Whoa: now that just might be (as Bad Astronomy blogger Dr. Phil Plait calls it) “the single greatest vacation picture ever taken.” The setting: somewhere in Gale Crater, on the surface of Mars. The subject: the Mars Curiosity rover… in a self-portrait. My first thought: the rover must have set up a camera on a tripod, and backed up a bit before triggering the shutter remotely. (Hey, if an engineering team can plan and execute a landing like this one, such a shot would seem to be small potatoes.) But no: the camera which took this photo is actually mounted on a mast arm which can be held out away from the rover’s body and aimed in any old direction — including back at itself.
So where is the mast arm in the photo? It’s there, all right: 55 times. That’s the number of separate images combined into one final shot; the mast has simply been cropped or otherwise edited out of the images wherever it appeared.

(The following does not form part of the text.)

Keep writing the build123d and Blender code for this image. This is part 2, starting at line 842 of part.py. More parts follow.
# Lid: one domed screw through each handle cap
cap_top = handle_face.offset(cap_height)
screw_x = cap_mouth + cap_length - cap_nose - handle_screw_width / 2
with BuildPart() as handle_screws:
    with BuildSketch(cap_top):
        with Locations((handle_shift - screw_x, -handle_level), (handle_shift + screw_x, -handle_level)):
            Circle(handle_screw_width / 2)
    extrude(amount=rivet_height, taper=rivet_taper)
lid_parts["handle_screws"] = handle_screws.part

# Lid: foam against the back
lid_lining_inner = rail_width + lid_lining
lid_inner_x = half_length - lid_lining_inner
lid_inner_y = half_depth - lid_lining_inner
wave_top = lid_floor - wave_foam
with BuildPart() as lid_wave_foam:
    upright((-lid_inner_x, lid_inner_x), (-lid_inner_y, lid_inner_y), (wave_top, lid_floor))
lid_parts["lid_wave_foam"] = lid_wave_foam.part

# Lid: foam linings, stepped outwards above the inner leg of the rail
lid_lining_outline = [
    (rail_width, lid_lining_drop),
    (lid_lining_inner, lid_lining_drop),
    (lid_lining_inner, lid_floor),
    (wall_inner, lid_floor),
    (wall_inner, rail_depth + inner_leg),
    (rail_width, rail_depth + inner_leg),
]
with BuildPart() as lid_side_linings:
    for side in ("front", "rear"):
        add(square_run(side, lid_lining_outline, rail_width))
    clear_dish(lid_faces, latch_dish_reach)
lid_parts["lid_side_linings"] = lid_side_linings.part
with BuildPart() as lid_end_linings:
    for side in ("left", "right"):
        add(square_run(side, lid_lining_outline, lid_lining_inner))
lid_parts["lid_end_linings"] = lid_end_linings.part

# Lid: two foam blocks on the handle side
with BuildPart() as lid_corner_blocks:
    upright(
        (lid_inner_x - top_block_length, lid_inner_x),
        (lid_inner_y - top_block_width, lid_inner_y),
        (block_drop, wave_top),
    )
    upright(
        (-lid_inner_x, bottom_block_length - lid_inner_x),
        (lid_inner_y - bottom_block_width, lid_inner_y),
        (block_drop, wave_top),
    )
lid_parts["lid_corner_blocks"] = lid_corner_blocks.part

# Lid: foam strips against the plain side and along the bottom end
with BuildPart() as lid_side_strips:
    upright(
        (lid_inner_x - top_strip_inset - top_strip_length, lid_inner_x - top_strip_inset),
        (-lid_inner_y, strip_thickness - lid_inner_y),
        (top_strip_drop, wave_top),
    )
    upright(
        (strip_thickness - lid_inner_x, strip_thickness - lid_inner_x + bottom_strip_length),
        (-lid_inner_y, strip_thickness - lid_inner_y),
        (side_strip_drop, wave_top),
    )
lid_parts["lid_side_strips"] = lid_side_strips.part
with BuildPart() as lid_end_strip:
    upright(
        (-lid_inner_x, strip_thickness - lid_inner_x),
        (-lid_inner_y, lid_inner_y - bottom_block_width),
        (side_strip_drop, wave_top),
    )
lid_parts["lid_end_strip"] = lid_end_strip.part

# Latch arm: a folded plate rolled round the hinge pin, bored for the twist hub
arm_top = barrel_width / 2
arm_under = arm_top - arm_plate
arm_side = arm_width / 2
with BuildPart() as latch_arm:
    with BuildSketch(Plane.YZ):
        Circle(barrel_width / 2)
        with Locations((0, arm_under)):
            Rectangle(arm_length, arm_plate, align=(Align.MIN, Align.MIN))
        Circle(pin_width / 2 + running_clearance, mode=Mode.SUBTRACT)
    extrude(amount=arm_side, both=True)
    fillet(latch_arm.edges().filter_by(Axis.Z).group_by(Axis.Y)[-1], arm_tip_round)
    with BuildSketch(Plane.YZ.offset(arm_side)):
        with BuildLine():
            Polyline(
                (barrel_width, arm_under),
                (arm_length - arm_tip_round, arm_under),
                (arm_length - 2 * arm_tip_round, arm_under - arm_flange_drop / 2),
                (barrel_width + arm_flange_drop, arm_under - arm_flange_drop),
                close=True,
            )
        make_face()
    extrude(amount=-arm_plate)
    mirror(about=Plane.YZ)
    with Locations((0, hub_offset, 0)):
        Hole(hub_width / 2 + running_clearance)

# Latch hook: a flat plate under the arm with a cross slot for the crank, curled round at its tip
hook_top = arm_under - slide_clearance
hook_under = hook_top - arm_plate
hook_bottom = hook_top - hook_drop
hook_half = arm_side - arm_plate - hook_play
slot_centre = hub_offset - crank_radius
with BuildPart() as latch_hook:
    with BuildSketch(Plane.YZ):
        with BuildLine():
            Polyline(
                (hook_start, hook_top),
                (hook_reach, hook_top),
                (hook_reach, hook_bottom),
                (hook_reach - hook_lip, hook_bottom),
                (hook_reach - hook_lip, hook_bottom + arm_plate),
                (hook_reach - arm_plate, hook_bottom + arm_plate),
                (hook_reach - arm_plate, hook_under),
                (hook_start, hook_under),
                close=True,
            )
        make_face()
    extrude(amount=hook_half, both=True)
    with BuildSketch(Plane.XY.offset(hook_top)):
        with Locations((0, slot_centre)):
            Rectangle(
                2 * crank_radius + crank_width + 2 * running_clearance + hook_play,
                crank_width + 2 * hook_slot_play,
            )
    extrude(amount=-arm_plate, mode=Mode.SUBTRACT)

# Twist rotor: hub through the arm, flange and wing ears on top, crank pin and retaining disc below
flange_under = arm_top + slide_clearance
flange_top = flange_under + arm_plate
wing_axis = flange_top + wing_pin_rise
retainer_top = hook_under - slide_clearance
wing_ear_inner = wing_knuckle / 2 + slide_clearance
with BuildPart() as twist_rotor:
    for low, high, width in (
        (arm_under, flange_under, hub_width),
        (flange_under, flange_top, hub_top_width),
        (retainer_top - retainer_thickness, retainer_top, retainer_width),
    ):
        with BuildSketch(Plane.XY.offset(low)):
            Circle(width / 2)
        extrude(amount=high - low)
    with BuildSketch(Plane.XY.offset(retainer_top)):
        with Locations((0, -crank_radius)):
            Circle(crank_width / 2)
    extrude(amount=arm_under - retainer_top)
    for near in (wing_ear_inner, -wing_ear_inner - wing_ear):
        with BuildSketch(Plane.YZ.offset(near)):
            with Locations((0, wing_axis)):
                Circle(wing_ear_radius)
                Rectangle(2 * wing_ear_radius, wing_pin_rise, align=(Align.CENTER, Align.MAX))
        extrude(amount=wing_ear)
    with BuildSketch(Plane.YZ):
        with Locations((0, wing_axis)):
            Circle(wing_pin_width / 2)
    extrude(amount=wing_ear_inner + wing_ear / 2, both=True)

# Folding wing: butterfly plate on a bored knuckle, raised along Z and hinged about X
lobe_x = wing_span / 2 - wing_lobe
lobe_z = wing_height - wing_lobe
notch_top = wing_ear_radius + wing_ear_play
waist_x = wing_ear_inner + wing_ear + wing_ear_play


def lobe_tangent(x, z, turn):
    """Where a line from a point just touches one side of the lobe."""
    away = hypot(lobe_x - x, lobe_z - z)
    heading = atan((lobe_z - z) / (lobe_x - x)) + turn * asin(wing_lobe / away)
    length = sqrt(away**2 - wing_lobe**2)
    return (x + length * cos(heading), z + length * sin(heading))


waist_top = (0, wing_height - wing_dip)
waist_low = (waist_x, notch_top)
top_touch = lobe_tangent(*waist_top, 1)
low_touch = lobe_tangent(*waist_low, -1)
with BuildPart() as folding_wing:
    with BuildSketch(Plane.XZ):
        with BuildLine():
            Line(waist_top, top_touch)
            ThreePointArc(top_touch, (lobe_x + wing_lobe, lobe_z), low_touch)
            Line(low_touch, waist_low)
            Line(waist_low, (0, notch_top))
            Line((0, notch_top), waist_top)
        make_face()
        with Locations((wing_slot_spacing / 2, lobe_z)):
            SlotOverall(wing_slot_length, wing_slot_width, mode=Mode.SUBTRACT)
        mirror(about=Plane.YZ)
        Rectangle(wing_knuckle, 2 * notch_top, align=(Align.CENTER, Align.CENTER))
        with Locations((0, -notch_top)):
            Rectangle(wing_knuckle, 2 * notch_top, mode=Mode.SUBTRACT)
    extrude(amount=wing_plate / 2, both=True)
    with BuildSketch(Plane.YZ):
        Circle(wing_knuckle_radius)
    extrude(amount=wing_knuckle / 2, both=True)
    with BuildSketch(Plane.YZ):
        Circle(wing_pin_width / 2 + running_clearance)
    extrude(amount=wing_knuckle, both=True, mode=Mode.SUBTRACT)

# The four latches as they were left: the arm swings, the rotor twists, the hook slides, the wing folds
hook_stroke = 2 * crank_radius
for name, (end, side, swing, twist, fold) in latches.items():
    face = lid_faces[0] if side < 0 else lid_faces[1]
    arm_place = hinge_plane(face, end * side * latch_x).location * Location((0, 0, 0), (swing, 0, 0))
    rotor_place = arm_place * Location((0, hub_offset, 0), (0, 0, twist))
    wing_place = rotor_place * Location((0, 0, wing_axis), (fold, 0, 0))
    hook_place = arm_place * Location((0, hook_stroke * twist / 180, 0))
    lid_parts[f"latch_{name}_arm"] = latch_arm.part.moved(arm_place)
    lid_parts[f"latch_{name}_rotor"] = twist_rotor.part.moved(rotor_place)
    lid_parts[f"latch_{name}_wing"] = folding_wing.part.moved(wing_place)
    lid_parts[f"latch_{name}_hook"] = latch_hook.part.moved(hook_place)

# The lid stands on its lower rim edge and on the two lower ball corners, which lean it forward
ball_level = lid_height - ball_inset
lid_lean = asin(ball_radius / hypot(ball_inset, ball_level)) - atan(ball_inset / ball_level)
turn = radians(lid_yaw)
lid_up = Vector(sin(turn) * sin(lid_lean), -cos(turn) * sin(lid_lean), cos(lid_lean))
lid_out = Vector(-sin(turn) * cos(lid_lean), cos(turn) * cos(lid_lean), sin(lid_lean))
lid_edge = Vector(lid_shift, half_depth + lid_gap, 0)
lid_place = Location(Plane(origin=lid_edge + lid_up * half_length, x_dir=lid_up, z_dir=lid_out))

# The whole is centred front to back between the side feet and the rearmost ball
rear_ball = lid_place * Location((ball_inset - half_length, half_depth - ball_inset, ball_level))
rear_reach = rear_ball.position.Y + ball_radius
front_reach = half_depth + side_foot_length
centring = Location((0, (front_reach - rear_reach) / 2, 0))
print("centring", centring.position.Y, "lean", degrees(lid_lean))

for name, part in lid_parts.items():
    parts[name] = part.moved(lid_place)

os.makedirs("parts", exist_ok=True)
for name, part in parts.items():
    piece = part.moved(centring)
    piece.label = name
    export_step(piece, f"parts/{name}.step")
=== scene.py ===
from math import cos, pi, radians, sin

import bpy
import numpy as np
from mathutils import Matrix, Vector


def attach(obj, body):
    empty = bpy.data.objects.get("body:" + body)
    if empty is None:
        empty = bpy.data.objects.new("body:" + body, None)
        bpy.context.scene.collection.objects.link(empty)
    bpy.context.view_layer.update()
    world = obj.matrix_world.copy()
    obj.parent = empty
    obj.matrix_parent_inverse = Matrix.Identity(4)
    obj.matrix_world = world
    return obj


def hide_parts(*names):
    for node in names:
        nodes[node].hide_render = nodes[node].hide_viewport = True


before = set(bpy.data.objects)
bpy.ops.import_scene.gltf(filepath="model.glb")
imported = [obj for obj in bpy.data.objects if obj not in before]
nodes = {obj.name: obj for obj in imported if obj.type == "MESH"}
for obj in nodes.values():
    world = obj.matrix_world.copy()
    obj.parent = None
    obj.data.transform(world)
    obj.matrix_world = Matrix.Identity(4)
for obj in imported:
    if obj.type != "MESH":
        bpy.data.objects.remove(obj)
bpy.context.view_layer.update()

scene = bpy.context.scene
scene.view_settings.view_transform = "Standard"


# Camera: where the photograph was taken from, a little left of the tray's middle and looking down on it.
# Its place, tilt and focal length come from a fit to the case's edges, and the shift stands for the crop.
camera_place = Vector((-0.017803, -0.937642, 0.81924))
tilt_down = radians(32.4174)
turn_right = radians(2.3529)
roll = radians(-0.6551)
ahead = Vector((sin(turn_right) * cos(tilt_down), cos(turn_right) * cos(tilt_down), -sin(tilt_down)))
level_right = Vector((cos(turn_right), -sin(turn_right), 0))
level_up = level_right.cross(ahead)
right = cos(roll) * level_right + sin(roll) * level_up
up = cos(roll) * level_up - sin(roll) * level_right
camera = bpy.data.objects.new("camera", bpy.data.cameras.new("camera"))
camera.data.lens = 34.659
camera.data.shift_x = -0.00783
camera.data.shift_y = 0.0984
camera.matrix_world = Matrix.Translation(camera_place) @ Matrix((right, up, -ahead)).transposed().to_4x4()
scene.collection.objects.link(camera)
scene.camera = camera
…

(A blogger at the Planetary Society also notes that if you view the full-sized image, you can see reflections of the mast arm camera in a couple of spots — essentially making this one of those classic “this is me, taking a photo of a camera taking a photo of me” gimmick shots.)
You can view or download a larger version of the photo here (1280 x 1780, 599KB) here, or the full-sized monster (5463 x 7595, 7.7MB) here. Either of those will allow you to see much more detail in small areas.
People, people: how cool is it to be alive at a time when we can see such stuff?